Peberdy moved to town the year after production on Beetlejuice wrapped. Locals had stories of famous actors walking into their kitchens to change into their costumes, she said. “It was that kind of production.”
Over the years, Beetlejuice-specific tours have come through town, Peberdy said, and posters around town labeled the various sights from the movie.
“People would go up to the signs and ‘Ahh,’ ” she recalled, “like they were some kind of religious relic.”
Recently, Peberdy has spotted action on the hilltop where the Beetlejuice house stood: big equipment, earth moving.

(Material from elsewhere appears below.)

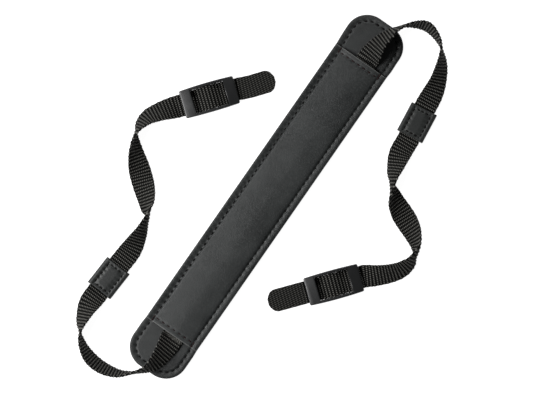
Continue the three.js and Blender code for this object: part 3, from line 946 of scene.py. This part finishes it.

She expects a forthcoming call for extras, though shooting has not begun.
In the Tim Burton-directed film, Barbara and Allen Maitland (Geena Davis and Alec Baldwin), die in a car accident, and are left to inhabit their home as ghosts. The Deetz family — including Lydia, a goth teen played by Winona Ryder — buys the home, and the Maitlands attempt to haunt them out of the property. Along the way, they solicit the not-so-helpful help of Beetlejuice (Michael Keaton), ultimately finding peace with their erstwhile enemies the Deetzes.
Shot in characteristic Burton style, the movie is spooky-but-whimsical, often featuring gothic special effects that appear consciously low-budget.